Innovative Photonic Network Center, NTT Network Innovation Laboratories.
He received a B.S. and M.S. in pure and applied sciences from the University of Tokyo in 1992 and 1994, and a Ph.D. in ultrafast optical signal processing from Tokyo University of Agriculture and Technology in 2005. He joined NTT Opto-electronics Laboratories in 1994, where he has been researching such areas as optical signal processing for high-capacity optical transport networks. He is a member of IEEE, JSAP, and a senior member of IEICE.
Hideyuki Nosaka
Senior Research Engineer, NTT Device Technology Laboratories.

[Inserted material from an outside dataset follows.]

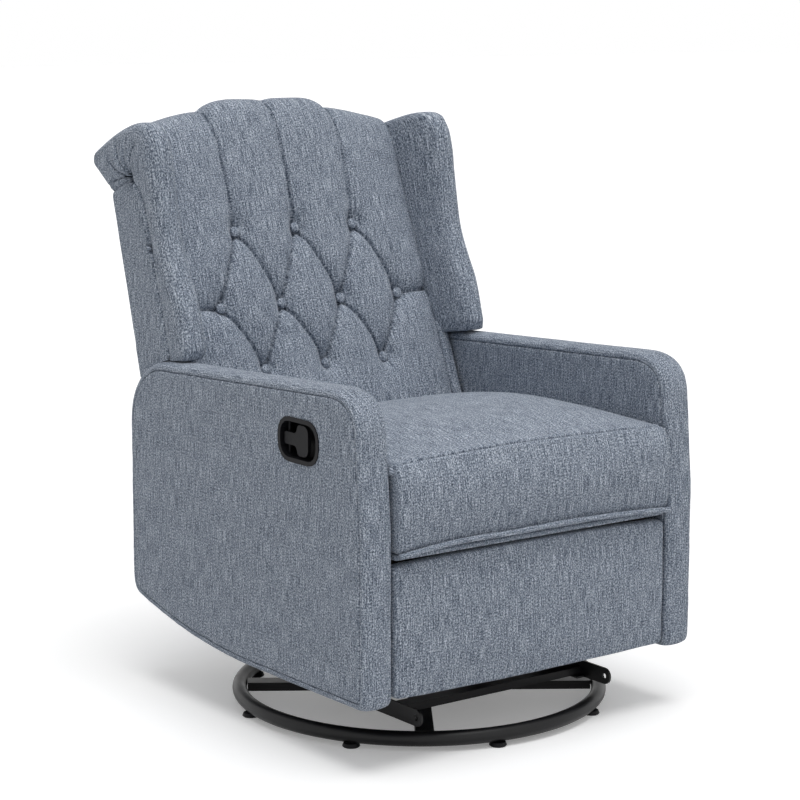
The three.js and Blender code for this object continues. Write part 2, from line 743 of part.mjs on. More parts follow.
// An angle bracket: a plate with both foot pivots and a flange against the board.
function footBracket(sign) {
  const outline = roundedOutline([
    [BRACKET_FRONT, 190, 2],
    [FOOT_PIVOT[0], FOOT_PIVOT[1] - 12, 12],
    [FOOT_PIVOT[0] + 12, FOOT_PIVOT[1], 10],
    [DRIVE_FOOT[0] + 12, DRIVE_FOOT[1] + 12, 11],
    [BRACKET_FRONT, DRIVE_FOOT[1] + 12, 2],
  ])
  const plate = slab(outline, sign, layerInner(1), layerOuter(1))
  const flangeWidth = 38
  const flangeHeight = DRIVE_FOOT[1] + 12 - 190
  const flange = block(
    flangeWidth,
    3,
    flangeHeight,
    sign * (layerOuter(1) - flangeWidth / 2),
    BRACKET_FRONT + 1.5,
    190 + flangeHeight / 2,
  )
  return fuse(
    plate,
    flange,
    rivet(sign, FOOT_PIVOT, layerInner(1) + 1, layerInner(2)),
    rivet(sign, DRIVE_FOOT, layerInner(1) + 1, layerInner(3)),
  )
}

function footPanel() {
  const height = FOOT_PANEL.topZ - FOOT_PANEL.bottomZ
  const size = new THREE.Vector3(2 * FOOT_PANEL.halfWidth, FOOT_PANEL.padding, height)
  const centre = new THREE.Vector3(0, FOOT_PANEL.frontY + size.y / 2, FOOT_PANEL.bottomZ + height / 2)
  const reshape = (point, place) => {
    point.z += 4 * (1 - place.x ** 2) * place.z
    point.y -= 4 * Math.max(0, -place.y) * (1 - place.x ** 4) * (1 - place.z ** 4)
  }
  return paddedBlock({ size, centre, radius: 12, segments: [12, 4, 8], reshape })
}

function footBoard() {
  const height = FOOT_PANEL.topZ - FOOT_PANEL.bottomZ - 12
  return block(
    2 * FOOT_PANEL.halfWidth - 8,
    FOOT_PANEL.board,
    height,
    0,
    (BOARD_FRONT + BOARD_REAR) / 2,
    FOOT_PANEL.bottomZ + 5 + height / 2,
  )
}

function addFootrest() {
  add(footrest, 'footrest_main_links', mainLinks(), blackMetal)
  for (const { name, sign } of SIDES) {
    add(footrest, `footrest_control_link_${name}`, controlLink(sign), blackMetal)
    add(footrest, `footrest_lift_link_${name}`, liftLink(sign), blackMetal)
    add(footrest, `footrest_drive_link_${name}`, driveLink(sign), blackMetal)
    add(footrest, `footrest_bracket_${name}`, footBracket(sign), blackMetal)
  }
  add(footrest, 'footrest_board', footBoard(), wood)
  add(footrest, 'footrest_panel', footPanel(), fabric)
}

// Back: board, tufted cushion that rolls over the top, wings and outside cover

const TUFTS = {
  spacing: 64.4,
  rows: [
    { z: 797, steps: [-2, 0, 2] },
    { z: 669, steps: [-3, -1, 1, 3] },
    { z: 560, steps: [-2, 0, 2] },
  ],
}
const BUTTONS = TUFTS.rows.flatMap(({ z, steps }, row) => (
  steps.map((step) => ({ x: step * TUFTS.spacing, z, row }))
))

// Pleats run between neighbouring buttons, up from the top row, and out from the outer ones.
const PLEATS = BUTTONS.flatMap(({ x, z, row }) => {
  const below = BUTTONS.filter((other) => other.row === row + 1 && Math.abs(other.x - x) < TUFTS.spacing * 1.1)
  const folds = below.map((other) => [x, z, other.x, other.z])
  if (row === 0) {
    folds.push([x, z, x, z + 160])
  }
  if (row === 1 && Math.abs(x) > TUFTS.spacing * 2) {
    folds.push([x, z, Math.sign(x) * BACK.cushionHalfWidth, z])
  }
  return folds
})

function distanceToFold(x, z, [startX, startZ, endX, endZ]) {
  const line = new THREE.Line3(new THREE.Vector3(startX, 0, startZ), new THREE.Vector3(endX, 0, endZ))
  const point = new THREE.Vector3(x, 0, z)
  return line.closestPointToPoint(point, true, new THREE.Vector3()).distanceTo(point)
}

function tuftDepth(x, z) {
  const fold = Math.max(...PLEATS.map((pleat) => Math.exp(-((distanceToFold(x, z, pleat) / 17) ** 2))))
  const button = Math.max(...BUTTONS.map((tuft) => (
    Math.exp(-((Math.hypot(x - tuft.x, z - tuft.z) / 26) ** 2))
  )))
  return 14 * fold + 20 * button
}

// The top of the back is a camel crown: high in the middle and stepped down at its sides.
function crownHeight(x) {
  const side = Math.abs(x)
  const middle = 95 - 6 * (side / 119) ** 2
  const shoulder = 77 - 23 * ((side - 137) / 117)
  const blend = THREE.MathUtils.smoothstep(side, 115, 145)
  return THREE.MathUtils.lerp(middle, shoulder, blend)
}

const rearFaceY = (z) => BACK.rearY + (z - BACK.rearZ) * BACK.rearSlope
const cushionRearY = (z) => rearFaceY(z) - BACK.coverThickness - BACK.frameThickness - 3 * GAP
const cushionFaceY = (z) => BACK.faceY + (z - BACK.faceZ) * BACK.faceSlope

function cushionRing(x) {
  const ring = []
  const face = (z) => {
    const sideDip = 10 * (Math.abs(x) / BACK.cushionHalfWidth) ** 6
    const bottomDip = 14 * Math.exp(-(((z - BACK.bottomZ) / 18) ** 2))
    ring.push(new THREE.Vector3(x, cushionFaceY(z) + tuftDepth(x, z) + sideDip + bottomDip, z))
  }
  const levels = [BACK.bottomZ, BACK.faceZ, TUFTS.rows[1].z, TUFTS.rows[0].z, BACK.rollZ]
  const counts = [4, 4, 5, 5]
  counts.forEach((count, span) => {
    for (let step = 0; step < count; step += 1) {
      face(THREE.MathUtils.lerp(levels[span], levels[span + 1], step / count))
    }
  })
  const turns = 11
  for (let step = 0; step <= turns; step += 1) {
    const angle = radians(180 - 265 * step / turns)
    const height = Math.sin(angle) > 0 ? crownHeight(x) : BACK.rollDrop
    const fold = 12 * Math.exp(-step) * tuftDepth(x, 900) / 14
    ring.push(new THREE.Vector3(
      x,
      BACK.rollY + BACK.rollDepth * Math.cos(angle) + fold,
      BACK.rollZ + height * Math.sin(angle),
    ))
  }
  const tuckZ = BACK.rollZ - BACK.rollDrop
  ring.push(new THREE.Vector3(x, cushionRearY(tuckZ), tuckZ))
  ring.push(new THREE.Vector3(x, cushionRearY(660), 660))
  ring.push(new THREE.Vector3(x, cushionRearY(BACK.bottomZ), BACK.bottomZ))
  return ring
}

function backCushion() {
  const stations = 32
  const rings = []
  for (let step = 0; step <= stations; step += 1) {
    const x = THREE.MathUtils.lerp(-BACK.cushionHalfWidth, BACK.cushionHalfWidth, step / stations)
    rings.push(cushionRing(x))
  }
  const hub = (x) => new THREE.Vector3(x, 430, 900)
  return loft(rings, hub(-BACK.cushionHalfWidth), hub(BACK.cushionHalfWidth))
}

// The wing's front edge swells forward, its roll end matches the cushion's, and its lower edge
// follows the top of the arm with clearance for reclining.
function wingRing(side, x) {
  const inset = (WING.outerX - x) / (WING.outerX - WING.innerX)
  const edge = THREE.MathUtils.smoothstep(x, WING.outerX - 10, WING.outerX)
  const innerEdge = THREE.MathUtils.smoothstep(WING.frontX - x, 0, WING.frontX - WING.innerX)
  const setBack = 8 * edge + 3 * inset + 36 * innerEdge
  const front = new THREE.CatmullRomCurve3([
    [223, 612], [245, 684], [269, 728], [298, 790], [322, 884], [338, 955], [362, 984],
  ].map(([y, z]) => new THREE.Vector3(0, y, z)))
  const ring = []
  const push = (y, z) => ring.push(new THREE.Vector3(side * x, y, z))
  front.getPoints(14).forEach((point) => push(point.y + setBack * (1 - 0.5 * (point.z - 612) / 370), point.z))
  push(434, 987 - 5 * edge)
  const turns = 9
  for (let step = 0; step <= turns; step += 1) {
    const angle = radians(80 - 165 * step / turns)
    const radius = 54 - 6 * edge
    push(BACK.rollY + (BACK.rollDepth - 6 * edge) * Math.cos(angle), BACK.rollZ + radius * Math.sin(angle))
  }
  push(rearFaceY(872), 872)
  push(rearFaceY(700), 700)
  push(rearFaceY(548), 548 + 6 * edge)
  push(347, 569 + 6 * edge)
  push(300, 592 + 4 * edge)
  push(240 + setBack, 600 + 2 * edge)
  return ring
}

function wing(sign) {
  const places = [WING.innerX + GAP, 270, 279, WING.frontX, 303, 316, 323, WING.outerX]
  const ordered = sign > 0 ? places : places.toReversed()
  const rings = ordered.map((x) => wingRing(sign, x))
  const hub = (x) => new THREE.Vector3(sign * x, 400, 880)
  const upper = loft(rings, hub(ordered[0]), hub(ordered.at(-1)))
  const tongue = roundedOutline([
    [cushionFaceY(445) + 12, 445, 12],
    [314, 445, 8],
    [345, 575, 4],
    [345, 620, 4],
    [cushionFaceY(620) + 12, 620, 4],
  ])
  return fuse(upper, slab(tongue, sign, WING.innerX + GAP, 282))
}

// Turns a flat outline (X across, Y up the slope) into a board that leans with the rear face.
function leaningBoard(outline, thickness, frontY, frontZ) {
  const geometry = new THREE.ExtrudeGeometry(outline, { depth: thickness, bevelEnabled: false })
  geometry.translate(0, 0, -thickness)
  geometry.rotateX(Math.PI / 2 - Math.atan(BACK.rearSlope))
  return geometry.translate(0, frontY, frontZ)
}

const leanLength = (height) => height * Math.hypot(1, BACK.rearSlope)
const BACK_FOOT_Z = 346
const LEAN = Math.atan(BACK.rearSlope)

function outsideBack() {
  const top = leanLength(BACK.rollZ - BACK.rollDrop - BACK_FOOT_Z - 8)
  const halfWidth = WING.innerX - GAP
  const outline = new THREE.Shape([
    new THREE.Vector2(-halfWidth, 0),
    new THREE.Vector2(halfWidth, 0),
    new THREE.Vector2(halfWidth, top),
    new THREE.Vector2(-halfWidth, top),
  ])
  const thickness = BACK.coverThickness * Math.cos(LEAN)
  return leaningBoard(outline, thickness, rearFaceY(BACK_FOOT_Z) - BACK.coverThickness, BACK_FOOT_Z)
}

// The timber back: wide between the arms, narrower between the wings.
function backBoard() {
  const top = leanLength(BACK.rollZ - BACK.rollDrop - BACK_FOOT_Z - 14)
  const shoulder = leanLength(530 - BACK_FOOT_Z)
  const wide = layerInner(1) - GAP
  const narrow = WING.innerX - GAP
  const outline = new THREE.Shape([
    [-wide, 0], [wide, 0], [wide, shoulder], [narrow, shoulder],
    [narrow, top], [-narrow, top], [-narrow, shoulder], [-wide, shoulder],
  ].map(([x, y]) => new THREE.Vector2(x, y)))
  const thickness = BACK.frameThickness * Math.cos(LEAN) - GAP
  const frontY = rearFaceY(BACK_FOOT_Z) - BACK.coverThickness - GAP - BACK.frameThickness
  return leaningBoard(outline, thickness, frontY, BACK_FOOT_Z)
}

// The hinge plate is screwed to the board's outer edge.
function reclineBracket(sign) {
  const { y, z } = RECLINE_PIVOT
  const outline = roundedOutline([
    [y - 15, z - 15, 14.5],
    [300, z - 18, 10],
    [cushionRearY(z) + 20, z - 12, 5],
    [cushionRearY(520) + 20, 520, 5],
    [cushionRearY(520) + 2, 520, 5],
    [cushionRearY(440), 434, 10],
    [300, 425, 15],
    [y - 15, z + 15, 14.5],
  ])
  outline.holes.push(holeThrough([y, z]))
  return slab(outline, sign, layerInner(1), layerOuter(1))
}

function addBackrest() {
  add(backrest, 'back_board', backBoard(), wood)
  add(backrest, 'back_cushion', backCushion(), fabric)
  add(backrest, 'outside_back', outsideBack(), fabric)
  for (const { name, sign } of SIDES) {
    add(backrest, `wing_${name}`, wing(sign), fabric)
    add(backrest, `recline_bracket_${name}`, reclineBracket(sign), blackMetal)
  }
}

addBase()
addGliderBase()
addSeatUnit()
addFootrest()
addBackrest()

export default chair
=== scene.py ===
"""Looks of the swivel glider recliner: upholstery, materials, light and camera, round the
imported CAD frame.

Shapes are worked out in millimetres from the swivel axis, as in the part's source, and are
moved to the row frame in metres when their mesh is made.
"""

import json
import math

import bpy
import numpy as np
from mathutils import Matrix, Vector, noise


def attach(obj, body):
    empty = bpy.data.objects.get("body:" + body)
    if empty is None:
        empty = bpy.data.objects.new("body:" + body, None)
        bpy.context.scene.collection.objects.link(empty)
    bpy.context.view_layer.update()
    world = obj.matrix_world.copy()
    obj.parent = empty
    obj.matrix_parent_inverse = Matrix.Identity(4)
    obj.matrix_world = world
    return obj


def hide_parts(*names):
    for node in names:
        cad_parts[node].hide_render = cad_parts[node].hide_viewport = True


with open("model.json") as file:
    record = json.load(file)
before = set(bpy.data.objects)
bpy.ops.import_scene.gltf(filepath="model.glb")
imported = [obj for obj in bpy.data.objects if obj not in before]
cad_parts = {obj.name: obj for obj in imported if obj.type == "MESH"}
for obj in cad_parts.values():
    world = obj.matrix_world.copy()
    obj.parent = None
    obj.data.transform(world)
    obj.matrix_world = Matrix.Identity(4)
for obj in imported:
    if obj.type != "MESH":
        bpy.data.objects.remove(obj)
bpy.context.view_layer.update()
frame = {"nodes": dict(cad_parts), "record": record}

AXIS_Y = -102.3
MM = 0.001
scene = bpy.context.scene


# Numbers and points


def ramp(value, low, high):
    """A smooth step from 0 at low to 1 at high."""
    share = np.clip((np.asarray(value, float) - low) / (high - low), 0.0, 1.0)
    return share * share * (3 - 2 * share)


def bell(distance, width):
    return np.exp(-((distance / width) ** 2))


def to_row(points):
    return (np.asarray(points, float) + (0.0, AXIS_Y, 0.0)) * MM


def from_row(points):
    return np.asarray(points, float) / MM - (0.0, AXIS_Y, 0.0)


def line(start, end, count):
    share = np.linspace(0, 1, count, endpoint=False)[:, None]
    return np.asarray(start, float) * (1 - share) + np.asarray(end, float) * share


def quadratic(start, control, end, count):
    share = np.linspace(0, 1, count, endpoint=False)[:, None]
    a, b, c = (np.asarray(p, float) for p in (start, control, end))
    return a * (1 - share) ** 2 + 2 * b * share * (1 - share) + c * share**2


def bezier(start, first, second, end, share):
    share = np.asarray(share, float)[:, None]
    rest = 1 - share
    a, b, c, d = (np.asarray(p, float) for p in (start, first, second, end))
    return a * rest**3 + 3 * b * share * rest**2 + 3 * c * share**2 * rest + d * share**3


def arc(centre, radius, start, end, count):
    angle = np.radians(np.linspace(start, end, count, endpoint=False))
    radii = np.broadcast_to(np.asarray(radius, float), (2,))
    return np.asarray(centre, float) + np.stack([np.cos(angle) * radii[0], np.sin(angle) * radii[1]], 1)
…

He received a B.S. and M.S. in physics from Keio University, Kanagawa, in 1993 and 1995, and a Dr. Eng. in electronics and electrical engineering from Tokyo Institute of Technology in 2003. He joined NTT Wireless System Laboratories in 1995, where he engaged in R&D of monolithic microwave ICs and frequency synthesizers. He moved to NTT Photonics Laboratories in 1999, where he was involved in R&D of ultrahigh speed mixed-signal ICs for optical communications systems. He received the 2001 Young Engineer Award and the 2012 Best Paper Award presented by IEICE. He is a member of IEEE and IEICE.
Toshikazu Hashimoto
Group Leader, NTT Device Technology Laboratories.
He received a B.S. and M.S. in physics from Hokkaido University in 1991 and 1993. He joined NTT Photonics Laboratories in 1993. He has been researching hybrid integration of semiconductor lasers and photodiodes on silica-based planar lightwave circuits and conducting theoretical research and primary experiments on the wavefront matching method. He is a member of IEICE and the Physical Society of Japan (JPS).
Akihiko Miyazaki
Senior Research Engineer, Supervisor, Metro-Access Network Device Project, NTT Device Innovation Center.
He received a B.S. and M.S. in pure and applied sciences from the University of Tokyo in 1991 and 1993. He joined NTT LSI Laboratories in 1993, where he initially engaged in R&D of layout CAD (computer aided design) algorithms and systems. In 2000, he moved to NTT Communications and worked on developing application-platform services for enterprise customers. In 2004, he moved to NTT Microsystem Integration Laboratories and developed MAC (media access control) LSIs for access networks. He is a member of IEICE and JPS.